FREQUENCY ENHANCEMENT NETWORK FOR EFFICIENT COMPRESSED VIDEO ACTION RECOGNITION
Yue Ming, Lu Xiong, Xia Jia, Qingfang Zheng, Jiangwan Zhou, Fan Feng, Nannan Hu
-
SPS
IEEE Members: $11.00
Non-members: $15.00
The existing frequency-based action recognition methods achieve impressive performance in improving efficiency. However, they ignore the low-frequency texture and edge clues, leading to accuracy degradation. To address this problem, we propose a novel frequency enhancement (FE) block for efficient compressed video action recognition, including a temporal-channel two-heads attention (TCTHA) module and a frequency overlapping group convolution (FOGC) module. First, the TCTHA module emphasizes the inter-frame temporal context and the inner-frame informative frequency semantics by attention.Then, the FOGC module groups channels in different frequency bands with overlap, to extract low-frequency texture and edge clues, while maintaining the interaction of groups.
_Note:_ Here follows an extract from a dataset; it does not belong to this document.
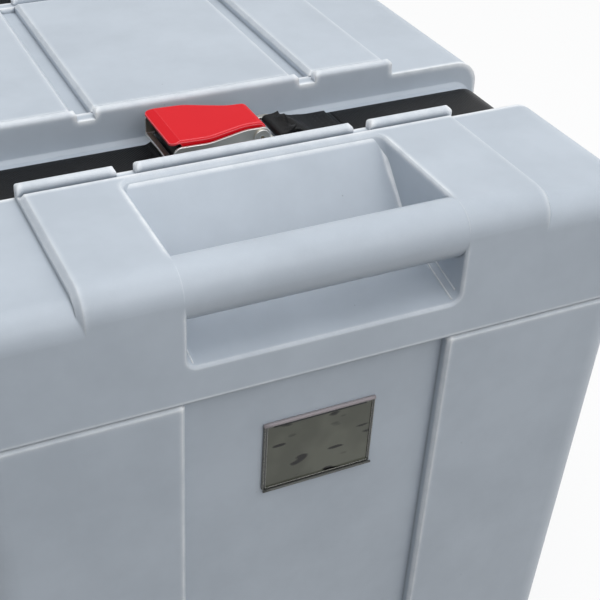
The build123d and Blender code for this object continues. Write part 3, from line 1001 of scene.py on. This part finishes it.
@dataclass
class Bead:
    """A thin round line of material that follows a path."""

    name: str
    path: list[Vector]
    radius: float
    sides: int = 8

    def build(self) -> Piece:
        """Make the line.

        Returns:
            The line, closed at both ends.
        """
        points: list[Vector] = []
        last = len(self.path) - 1
        for i, point in enumerate(self.path):
            ahead = (self.path[min(i + 1, last)] - self.path[max(i - 1, 0)]).normalized()
            across = ahead.orthogonal().normalized()
            for k in range(self.sides):
                turn = Matrix.Rotation(2 * math.pi * k / self.sides, 3, ahead)
                points.append(point + turn @ across * self.radius)
        return mesh_object(self.name, points, tube_faces(len(self.path), self.sides))


@dataclass(frozen=True)
class InsertLine:
    """A line that the mould's insert left in a corner of the lower opening."""

    name: str
    x: float
    near: float
    far: float = 44 * MM


@dataclass
class GripPocket:
    """One end's hand pocket: the slope behind the grip, and the lines that the insert left in its corners.

    Rim, foot and buried are points of the slope's section: how far behind the
    outermost face, and how high.
    """

    end: Place
    lid: BVHTree
    front: float
    half_width: float = 84.4 * MM
    wall: float = 83.3 * MM
    cove: float = 3.2 * MM
    cove_turns: int = 6
    cove_fade: Span = (-0.05, 0.35)
    rim: tuple[float, float] = (106.2 * MM, 395.2 * MM)
    foot: tuple[float, float] = (69.2 * MM, 356.6 * MM)
    buried: tuple[tuple[float, float], ...] = (
        (109.2 * MM, 393.4 * MM), (87.0 * MM, 357.6 * MM), (70.1 * MM, 353.2 * MM),
    )
    rows: int = 13
    lines: tuple[InsertLine, ...] = (
        InsertLine("outer", 82.7 * MM, 6 * MM), InsertLine("inner", 79.4 * MM, 3 * MM),
    )
    line_radius: float = 0.5 * MM
    line_points: int = 14
    opening_top: float = 362 * MM

    def place(self, x: float, depth: float, z: float) -> Vector:
        """The point at a depth behind the end's outermost face."""
        sign = -1 if self.end is Place.FRONT else 1
        return Vector((x, sign * (self.front - depth), z))

    def slope(self) -> Piece:
        """Make the slope, coved up into the side walls.

        Returns:
            The slope.
        """
        half: list[tuple[float, float]] = [(self.half_width, 1.0)]
        for k in range(self.cove_turns, -1, -1):
            turn = k / self.cove_turns * math.pi / 2
            half.append((self.wall - self.cove + self.cove * math.sin(turn), 1 - math.cos(turn)))
        columns = half + [(-x, rise) for x, rise in reversed(half)]
        rows = self.rows
        run = Vector((0, self.foot[0] - self.rim[0], self.foot[1] - self.rim[1]))
        lean = Vector((0, run.z, -run.y)).normalized()
        points: list[Vector] = []
        for row in range(rows):
            share = row / (rows - 1)
            cove = self.cove * smooth_share(share, *self.cove_fade)
            for x, rise in columns:
                depth = self.rim[0] + run.y * share + lean.y * cove * rise
                z = self.rim[1] + run.z * share + lean.z * cove * rise
                points.append(self.place(x, depth, z))
        count = len(columns)
        faces = [
            (r * count + c, r * count + c + 1, (r + 1) * count + c + 1, (r + 1) * count + c)
            for r in range(rows - 1) for c in range(count - 1)
        ]
        near, last = len(points), len(self.buried) - 1
        points += [self.place(self.half_width, *p) for p in self.buried]
        far = len(points)
        points += [self.place(-self.half_width, *p) for p in self.buried]
        low = (rows - 1) * count
        faces.append((*range(count - 1, -1, -1), near, far))
        faces += [(near + k, near + k + 1, far + k + 1, far + k) for k in range(last)]
        faces.append((*range(low, low + count), far + last, near + last))
        faces.append((*(r * count for r in range(rows)), *range(near + last, near - 1, -1)))
        faces.append((*(r * count + count - 1 for r in range(rows - 1, -1, -1)), *range(far, far + last + 1)))
        return mesh_object(f"grip_slope_{self.end.value}", points, faces)

    def insert_line(self, line: InsertLine, side: int) -> Piece:
        """Lay one line along the opening's floor, where rays from above meet the lid.

        Args:
            line: which line.
            side: -1 for the left corner and 1 for the right.

        Returns:
            The line.
        """
        path: list[Vector] = []
        gaps = self.line_points - 1
        for k in range(self.line_points):
            depth = line.near + (line.far - line.near) * k / gaps
            start = self.place(side * line.x, depth, self.opening_top)
            found = self.lid.ray_cast(start, Vector((0, 0, -1)))[0]
            if found is not None:
                path.append(found)
        tag = "left" if side < 0 else "right"
        name = f"insert_line_{line.name}_{tag}_{self.end.value}"
        return Bead(name, path, self.line_radius).build()

    def build(self) -> None:
        """Make the slope and the corner lines of the lower opening."""
        pieces = [self.slope()]
        pieces += [self.insert_line(line, side) for side in (-1, 1) for line in self.lines]
        for piece in pieces:
            dress(piece, Slot.SHELL)
            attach(piece, "top")


class Shell:
    """The lid with its two grip pockets, the tub and the seal."""

    def build(self) -> None:
        """Dress lid, tub and seal, and finish the pockets."""
        dress(NODES["tub"], Slot.SHELL)
        dress(NODES["lid_seal"], Slot.SEAL)
        lid = dress(NODES["lid"], Slot.SHELL)
        grown = bmesh.new()
        grown.from_mesh(lid.data)
        grown.transform(lid.matrix_world)
        skin = BVHTree.FromBMesh(grown)
        grown.free()
        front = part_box("lid")[1].y
        for end in Place:
            GripPocket(end, skin, front).build()


@dataclass
class LabelHolder:
    """The holder on the front panel: its lips, its card and its window."""

    lip: float = 1.3 * MM
    lip_sides: int = 12
    lip_points: int = 13
    proud: float = 0.3 * MM
    # a near-black bead under the lip stands for its shadow: a painted shadow
    lip_shadow: float = 0.55 * MM
    lip_shadow_forward: float = 0.6 * MM
    lip_shadow_below: float = 0.2 * MM
    fold: float = 0.8 * MM
    fold_depth: float = 0.5 * MM

    def build(self) -> None:
        """Dress the three pieces, and add the rolled upper lip, a near-black bead under it as its painted
        shadow, and the lower fold.
        """
        dress(NODES["label_frame"], Slot.HOLDER)
        dress(NODES["label_card"], Slot.CARD)
        dress(NODES["label_window"], Slot.WINDOW)
        low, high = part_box("label_frame")
        y, z = low.y + self.lip - self.proud, high.z - self.lip + self.proud
        step = (high.x - low.x) / (self.lip_points - 1)
        path = [Vector((low.x + step * k, y, z)) for k in range(self.lip_points)]
        lip = Bead("label_rolled_lip", path, self.lip, self.lip_sides).build()
        lip.data.materials.append(ROLLED_LIP)
        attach(lip, "base")
        # painted shadow: a near-black bead under the rolled lip
        beneath = Vector((0, self.lip_shadow_forward, self.lip + self.lip_shadow_below))
        lip_shadow = Bead("label_lip_shadow", [p - beneath for p in path[1:-1]], self.lip_shadow).build()
        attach(dress(lip_shadow, Slot.SEAL), "base")
        foot = [Vector((p.x, low.y + self.fold_depth, low.z + self.fold)) for p in path]
        fold = Bead("label_lower_fold", foot, self.fold).build()
        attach(dress(fold, Slot.HOLDER), "base")
        LOG.info("label holder")


@dataclass
class FoamPad:
    """A block of cut foam with clipped corners and soft edges."""

    node: str
    body: str
    corner: float = 12 * MM
    edge: float = 4 * MM
    edge_segments: int = 3
    fill: float = 1.0

    def outline(self, low: Vector, high: Vector) -> list[tuple[float, float]]:
        """The pad's plan, within its solid's box."""
        cut = self.corner
        return [
            (low.x + cut, low.y), (high.x - cut, low.y), (high.x, low.y + cut), (high.x, high.y - cut),
            (high.x - cut, high.y), (low.x + cut, high.y), (low.x, high.y - cut), (low.x, low.y + cut),
        ]

    def build(self) -> None:
        """Make the pad and put it in its solid's place."""
        low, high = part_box(self.node)
        plan = self.outline(low, high)
        count = len(plan)
        points = [Vector((x, y, low.z)) for x, y in plan] + [Vector((x, y, high.z)) for x, y in plan]
        faces: list[tuple[int, ...]] = [tuple(range(count - 1, -1, -1)), tuple(range(count, 2 * count))]
        faces += [(k, (k + 1) % count, count + (k + 1) % count, count + k) for k in range(count)]
        pad = mesh_object(f"pad_{self.node}", points, faces)
        soft = bmesh.new()
        soft.from_mesh(pad.data)
        bmesh.ops.bevel(
            soft, geom=list(soft.edges), offset=self.edge, segments=self.edge_segments, profile=0.5,
            affect="EDGES",
        )
        soft.to_mesh(pad.data)
        soft.free()
        for polygon in pad.data.polygons:
            polygon.use_smooth = True
        dress(pad, Slot.FOAM)
        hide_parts(self.node)
        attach(pad, self.body)
        LOG.info("foam %s", self.node)


@dataclass
class Studio:
    """A pale floor, a white room, a soft roof of light and a weak softbox before the front."""

    floor_size: float = 14.0
    floor_colour: str = "#F8F8F8"
    bounce_colour: str = "#6C6C6C"
    glow_share: float = 0.8
    room_colour: Span = (0.97, 0.985, 1.0, 1.0)
    ambient: float = 0.72
    lean: float = 0.55
    lamps: tuple[tuple[str, float, float, Span], ...] = (
        ("roof", 19.0, 2.2, (-0.3, -0.1, 2.4)), ("front", 7.0, 1.2, (0.4, -1.7, 1.7)),
    )
    aim: Span = (0.0, 0.0, 0.3)

    def build(self) -> None:
        """Make the floor, the world and the lights."""
        self.floor()
        self.world()
        for lamp in self.lamps:
            self.light(*lamp)

    def floor(self) -> None:
        """Lay a floor that looks white and still takes the object's shadow."""
        bpy.ops.mesh.primitive_plane_add(size=self.floor_size)
        floor = bpy.context.object
        floor.name = "floor"
        material, tree = blank_material("white_sweep")
        path = add_node(tree, "LightPath").outputs
        seen = path["Is Camera Ray"]
        for ray in ("Is Glossy Ray", "Is Transmission Ray"):
            seen = add_node(tree, "Math", {"operation": "MAXIMUM"}, {0: seen, 1: path[ray]}).outputs[0]
        share = multiply(tree, seen, self.glow_share)
        colour = mix(tree, seen, linear(self.bounce_colour), linear(self.floor_colour))
        lit = add_node(tree, "BsdfDiffuse", None, {"Color": colour}).outputs[0]
        glow = add_node(tree, "Emission", None, {"Color": (1, 1, 1, 1), "Strength": 1.0}).outputs[0]
        close_with(tree, add_node(tree, "MixShader", None, {0: share, 1: lit, 2: glow}))
        floor.data.materials.append(material)

    def world(self) -> None:
        """Light the room from all round, more from the right, and show it white."""
        world = bpy.data.worlds.new("white_room")
        bpy.context.scene.world = world
        world.use_nodes = True
        world.node_tree.nodes.clear()
        tree = world.node_tree
        path = add_node(tree, "LightPath").outputs
        sight = add_node(tree, "TexCoord").outputs["Generated"]
        across = add_node(tree, "SeparateXYZ", None, {0: sight}).outputs["X"]
        glow = ramp(tree, across, -1, 1, self.ambient * (1 - self.lean), self.ambient * (1 + self.lean))
        shown = {"Factor": path["Is Camera Ray"], "A": glow, "B": 1.0}
        strength = add_node(tree, "Mix", {"data_type": "FLOAT"}, shown).outputs[0]
        inputs = {"Color": self.room_colour, "Strength": strength}
        room = add_node(tree, "Background", None, inputs).outputs[0]
        add_node(tree, "OutputWorld", None, {"Surface": room})

    def light(self, name: str, power: float, size: float, place: Span) -> None:
        """Hang one square softbox that faces the case.

        Args:
            name: the lamp's name.
            power: its power in watts.
            size: the side of the square, in metres.
            place: where its middle hangs.
        """
        data = bpy.data.lights.new(name, "AREA")
        data.energy = power
        data.size = size
        lamp = bpy.data.objects.new(name, data)
        bpy.context.scene.collection.objects.link(lamp)
        lamp.location = place
        lamp.rotation_mode = "QUATERNION"
        lamp.rotation_quaternion = (Vector(self.aim) - Vector(place)).to_track_quat("-Z", "Y")


@dataclass
class PhotographCamera:
    """The camera that stood at the front left corner, looking down across the handle."""

    place: Span = (-0.2595, -0.7762, 0.7306)
    yaw: float = 0.4272
    pitch: float = 0.6023
    roll: float = 0.0240
    focal_px: float = 1215.8
    picture_px: float = 600.0
    sensor_mm: float = 36.0
    shift_x: float = 0.0667
    shift_y: float = 0.005
    clip_start: float = 0.02
    clip_end: float = 60.0

    def build(self) -> None:
        """Make the camera and hand it to the scene."""
        ahead = Vector((math.sin(self.yaw), math.cos(self.yaw), 0))
        forward = ahead * math.cos(self.pitch) - Vector((0, 0, math.sin(self.pitch)))
        level = Vector((math.cos(self.yaw), -math.sin(self.yaw), 0))
        above = level.cross(forward)
        right = level * math.cos(self.roll) + above * math.sin(self.roll)
        up = -level * math.sin(self.roll) + above * math.cos(self.roll)
        data = bpy.data.cameras.new("photograph")
        data.sensor_width = self.sensor_mm
        data.lens = self.focal_px / self.picture_px * self.sensor_mm
        data.shift_x, data.shift_y = self.shift_x, self.shift_y
        data.clip_start, data.clip_end = self.clip_start, self.clip_end
        camera = bpy.data.objects.new("photograph", data)
        bpy.context.scene.collection.objects.link(camera)
        turned = Matrix((right, up, -forward)).transposed().to_4x4()
        camera.matrix_world = Matrix.Translation(Vector(self.place)) @ turned
        bpy.context.scene.camera = camera


def main() -> None:
    """Build and dress the whole trunk, then the room and the camera."""
    logging.basicConfig(level=logging.INFO)
    Shell().build()
    LabelHolder().build()
    for place in Place:
        Strap(place).build()
    FoamPad("foam_base", "base").build()
    FoamPad("foam_lid", "top").build()
    Studio().build()
    PhotographCamera().build()
    bpy.context.scene.view_settings.view_transform = "Standard"


if __name__ == "__main__":
    main()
We integrate the FE block into 2D-CNNs with frequency I-frame input, termed FENet, focusing on the pivotal low-frequency spatio-temporal semantics for action recognition. Experiments on HMDB-51, UCF-101, Kinetics-400, and Kinetics-700 verify that our FENet achieves comparable accuracy compared with RGB-based methods with high efficiency.